-- Start of Supplied material --

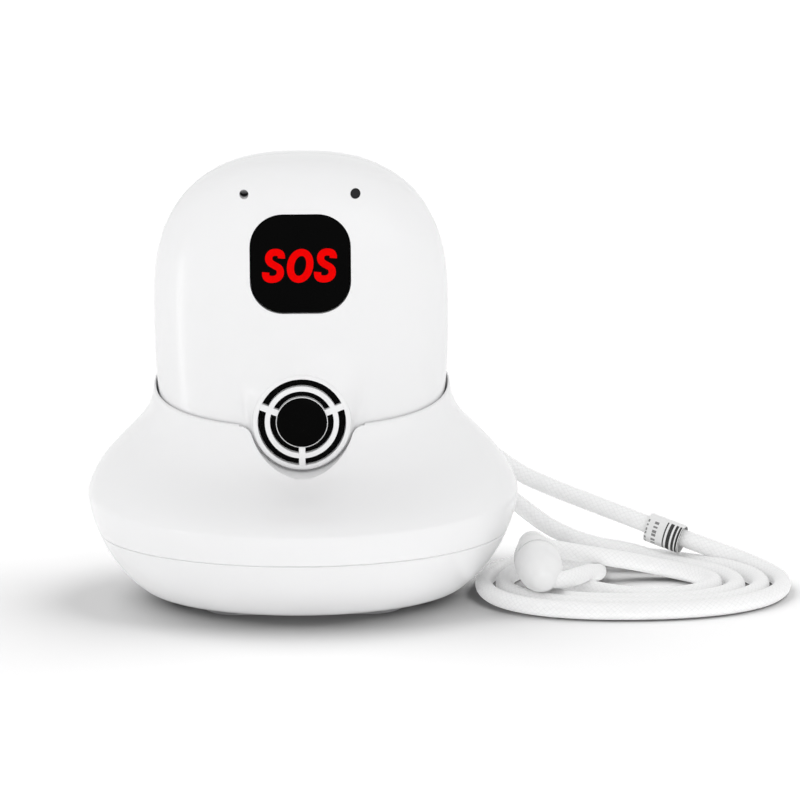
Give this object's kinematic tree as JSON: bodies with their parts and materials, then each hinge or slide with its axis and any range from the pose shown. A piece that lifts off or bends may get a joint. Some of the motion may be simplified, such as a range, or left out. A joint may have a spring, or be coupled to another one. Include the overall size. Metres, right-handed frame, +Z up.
{
  "type": "medical alert base station",
  "caption": "Oval charging cradle holding a neck-worn alert pendant with a large press button, a round speaker grille and a coiled braided lanyard.",
  "frame": {"origin": "middle of the cradle's rubber foot, on the table", "axes": "+X to the right seen from the front, +Y to the rear, +Z up; the button faces -Y"},
  "size_m": [0.1049, 0.0505, 0.0678],
  "materials": {
    "shell_white": "gloss moulded",
    "rubber_grey": "matt",
    "steel": "plated",
    "board_green": "solder mask",
    "black_plastic": "satin",
    "button_black": "gloss moulded, red legend",
    "gold": "gold plated",
    "cord_white": "braided",
    "mesh_black": "woven",
    "cone_black": "film",
    "battery_silver": "foil pouch",
    "foam_grey": "foam",
    "light_clear": "clear light pipe",
    "ceramic": "fired ceramic",
    "clasp_white": "moulded",
    "label_white": "paper film",
    "cast_steel": "plain"
  },
  "bodies": {
    "cradle": {"cradle_upper_shell": "shell_white", "cradle_lower_shell": "shell_white", "foot_pad": "rubber_grey", "shell_screws": "steel", "charge_board": "board_green", "contact_block": "black_plastic", "contact_springs": "steel", "usb_socket_shell": "steel", "usb_tongue": "black_plastic", "ballast_plate": "cast_steel", "cord_coil": "cord_white", "clasp_plug": "clasp_white", "clasp_socket": "clasp_white", "clasp_tail_plug": "cord_white", "clasp_tail_socket": "cord_white"},
    "contact_pins": {"contact_pins": "gold"},
    "pendant": {"pendant_front_cover": "shell_white", "pendant_rear_cover": "shell_white", "case_seal": "rubber_grey", "case_screws": "steel", "tact_switch": "black_plastic", "speaker_badge": "button_black", "speaker_mesh": "mesh_black", "speaker_frame": "black_plastic", "speaker_cone": "cone_black", "speaker_magnet": "steel", "microphone": "steel", "microphone_boot": "rubber_grey", "status_led": "ceramic", "light_pipe": "light_clear", "main_board": "board_green", "battery": "battery_silver", "battery_pad": "foam_grey", "antenna_patch": "ceramic", "radio_module": "steel", "sim_holder": "steel", "sim_card": "label_white", "vibration_motor": "steel", "charge_pads": "gold", "lanyard_bail": "steel", "neck_cord_right": "cord_white", "neck_cord_left": "cord_white", "label_sleeve": "label_white"},
    "sos_button": {"sos_button": "button_black"}
  },
  "joints": [
    {"name": "pendant_lift", "type": "slide", "parent": "cradle", "child": "pendant", "axis": [0, 0, 1], "range_m": [0, 0.035]},
    {"name": "button_press", "type": "slide", "parent": "pendant", "child": "sos_button", "axis": [0, 1, 0], "range_m": [0, 0.0005], "stiffness_N_per_m": 2000, "springref_m": -0.0003},
    {"name": "contact_press", "type": "slide", "parent": "cradle", "child": "contact_pins", "axis": [0, 0, -1], "range_m": [0, 0.0006], "stiffness_N_per_m": 300, "springref_m": -0.0005, "deforming": ["contact_springs"]}
  ]
}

-- End of Supplied material --

Return all of the data precisely as it appears.

→ Solved problem
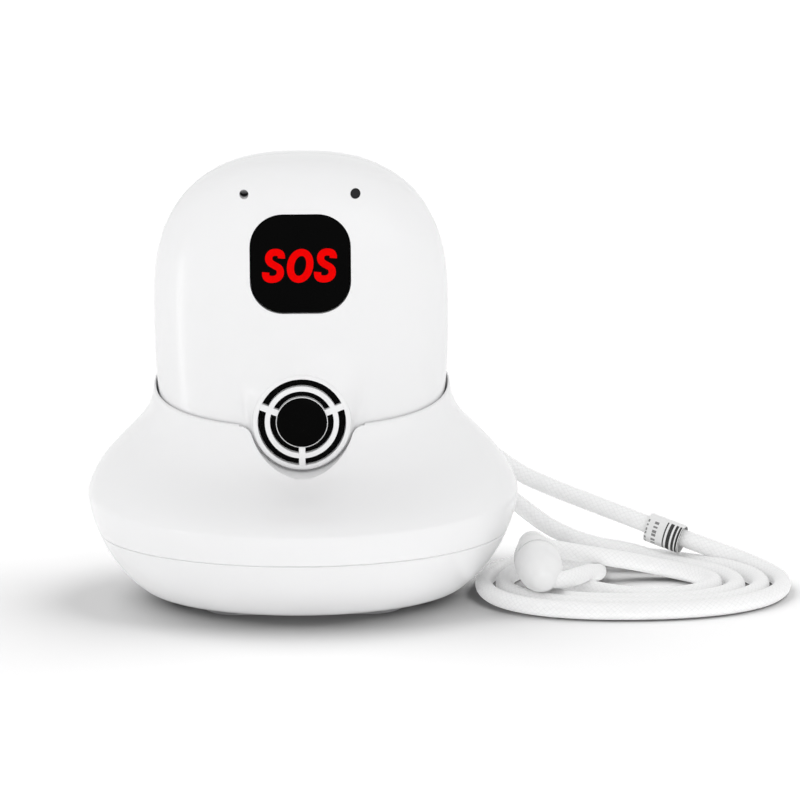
Give this object's kinematic tree as JSON: bodies with their parts and materials, then each hinge or slide with its axis and any range from the pose shown. A piece that lifts off or bends may get a joint. Some of the motion may be simplified, such as a range, or left out. A joint may have a spring, or be coupled to another one. Include the overall size. Metres, right-handed frame, +Z up.
{
  "type": "medical alert base station",
  "caption": "Oval charging cradle holding a neck-worn alert pendant with a large press button, a round speaker grille and a coiled braided lanyard.",
  "frame": {"origin": "middle of the cradle's rubber foot, on the table", "axes": "+X to the right seen from the front, +Y to the rear, +Z up; the button faces -Y"},
  "size_m": [0.1049, 0.0505, 0.0678],
  "materials": {
    "shell_white": "gloss moulded",
    "rubber_grey": "matt",
    "steel": "plated",
    "board_green": "solder mask",
    "black_plastic": "satin",
    "button_black": "gloss moulded, red legend",
    "gold": "gold plated",
    "cord_white": "braided",
    "mesh_black": "woven",
    "cone_black": "film",
    "battery_silver": "foil pouch",
    "foam_grey": "foam",
    "light_clear": "clear light pipe",
    "ceramic": "fired ceramic",
    "clasp_white": "moulded",
    "label_white": "paper film",
    "cast_steel": "plain"
  },
  "bodies": {
    "cradle": {"cradle_upper_shell": "shell_white", "cradle_lower_shell": "shell_white", "foot_pad": "rubber_grey", "shell_screws": "steel", "charge_board": "board_green", "contact_block": "black_plastic", "contact_springs": "steel", "usb_socket_shell": "steel", "usb_tongue": "black_plastic", "ballast_plate": "cast_steel", "cord_coil": "cord_white", "clasp_plug": "clasp_white", "clasp_socket": "clasp_white", "clasp_tail_plug": "cord_white", "clasp_tail_socket": "cord_white"},
    "contact_pins": {"contact_pins": "gold"},
    "pendant": {"pendant_front_cover": "shell_white", "pendant_rear_cover": "shell_white", "case_seal": "rubber_grey", "case_screws": "steel", "tact_switch": "black_plastic", "speaker_badge": "button_black", "speaker_mesh": "mesh_black", "speaker_frame": "black_plastic", "speaker_cone": "cone_black", "speaker_magnet": "steel", "microphone": "steel", "microphone_boot": "rubber_grey", "status_led": "ceramic", "light_pipe": "light_clear", "main_board": "board_green", "battery": "battery_silver", "battery_pad": "foam_grey", "antenna_patch": "ceramic", "radio_module": "steel", "sim_holder": "steel", "sim_card": "label_white", "vibration_motor": "steel", "charge_pads": "gold", "lanyard_bail": "steel", "neck_cord_right": "cord_white", "neck_cord_left": "cord_white", "label_sleeve": "label_white"},
    "sos_button": {"sos_button": "button_black"}
  },
  "joints": [
    {"name": "pendant_lift", "type": "slide", "parent": "cradle", "child": "pendant", "axis": [0, 0, 1], "range_m": [0, 0.035]},
    {"name": "button_press", "type": "slide", "parent": "pendant", "child": "sos_button", "axis": [0, 1, 0], "range_m": [0, 0.0005], "stiffness_N_per_m": 2000, "springref_m": -0.0003},
    {"name": "contact_press", "type": "slide", "parent": "cradle", "child": "contact_pins", "axis": [0, 0, -1], "range_m": [0, 0.0006], "stiffness_N_per_m": 300, "springref_m": -0.0005, "deforming": ["contact_springs"]}
  ]
}